Government intervention in the form of The Telecommunications Act of 1996, transformed the telecom landscape by encouraging competition for basic telephone services. This introduced new players and changed the habits of established players who learned how to compete. Today, government intervention is being felt by the EPA’s desire to address the threat of climate change. Telco power consumption has drawn the attention of the federal government and the EPA’s focus to cut down on energy waste, “especially from power plants working hard to run more telecommunications devices and the network and back office equipment that drives those devices.”

David Walsh, Genband’s President and CEO, presented in May 2015 how a new telecommunications infrastructure could be introduced that significantly reduces power consumption and saves real estate (floor and rack space) for the telcos. He suggested that the telephone companies could realize $31 billion in annual power savings by modernizing their infrastructure. 

Walsh’s talk was a modern version of those delivered during the late 1990s by companies such as Cerent and Cisco and many others to help the telephone companies evolve to a more modern infrastructure and save both capital dollars while realizing significant expense savings; power consumption being one of them.

Déjà vu indeed.

The large telcos are still slow to change, but today’s version of government scrutiny may once again compel them to change for the better.
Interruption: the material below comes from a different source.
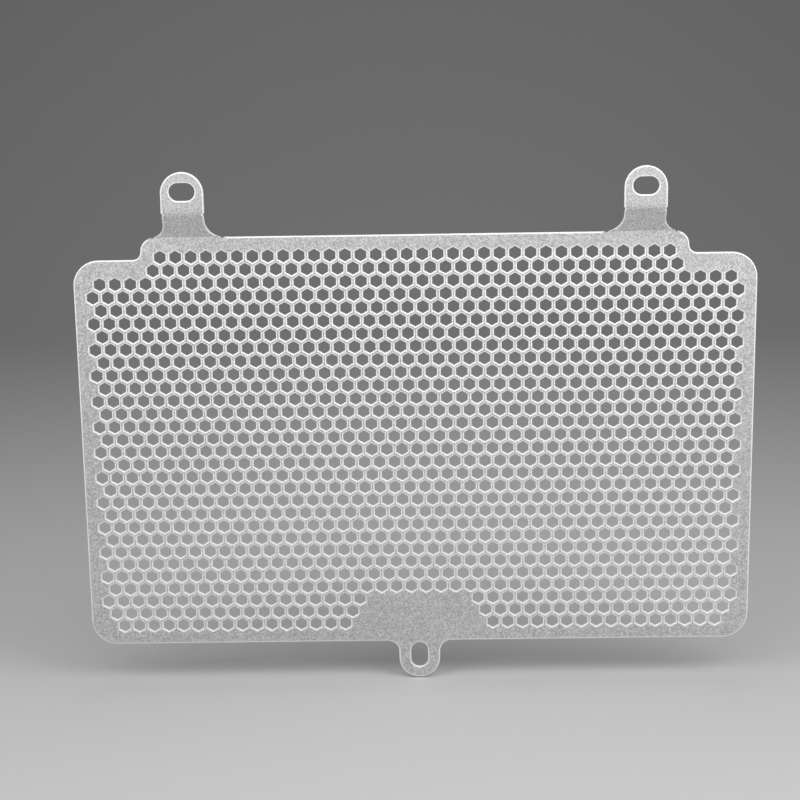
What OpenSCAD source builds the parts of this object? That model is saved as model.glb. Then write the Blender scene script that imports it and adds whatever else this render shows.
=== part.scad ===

Genband is highlighting how the telcos could achieve this.

Isaac Asimov (1920–1992) posited in 1959 that creativity must involve a set of common factors. He cites the example of evolution and the theory of natural selection that both Charles Darwin and Alfred Russel Wallace simultaneously developed during the nineteenth century: “Both then saw how the notion of over-population and weeding out (which Malthus had applied to human beings) would fit into the doctrine of evolution by natural selection (if applied to species generally). Obviously what is needed is not only people with a good background in a particular field, but also people capable of making a connection between item 1 and item 2 which might not ordinarily seem connected . . . Once the cross-connection is made, it became obvious.”

Asimov adds, “Thomas H. Huxley is supposed to have exclaimed after reading On the Origin of Species, “How stupid of me not to have thought of this.”

The same exclamation was pronounced during 1999 when many large suppliers of optical transport gear cried, “Why didn’t we think of building an Multi-Service Provisioning Platform (MSPP)?” Cerent’s competitors suffered for at least two years, until they copied that great idea, but by then Cerent’s ‘454’ platform led the industry in market share.

Making a cross-connection that Darwin and Wallace’s theory required was the creative spark behind the product realization for the Cerent 454 that Ajaib Bhadare and Paul Elliott architected and developed some 140 years later. Item 1 for the Cerent engineering team was available technology that allowed the packaging of compact ASICs. Item 2 for productization of the Cerent 454 was the notion of integrating multiple functions into a single product offering. Ajaib, stimulated by the availability of SONET chip sets and the cajoling nature of venture capitalist Vinod Khosla to build the optical transport system Ajaib had conceived on the back of a napkin, made the cross-connection. Paul recognized how it could be done – it was obvious – and he and his colleagues set to work.

As Asimov said, “The great ideas [of the past] came as side issues.” Both Ajaib and Paul can attest to this notion. They were too busy in their own jobs at another company in early 1997, until these two items coalesced and both men were prepared to make that cross-connection together.

“Making the cross-connection requires a certain daring,” argues Asimov. “Consequently, the person who is most likely to get new ideas is a person of good background in the field of interest and one who is unconventional in his habits.”

Ajaib dared, Paul invoked unconventionality, and Vinod took the risk on these two guys and their “cross-connection.”  The Cerent 454 emerged and changed the optical transport market forever.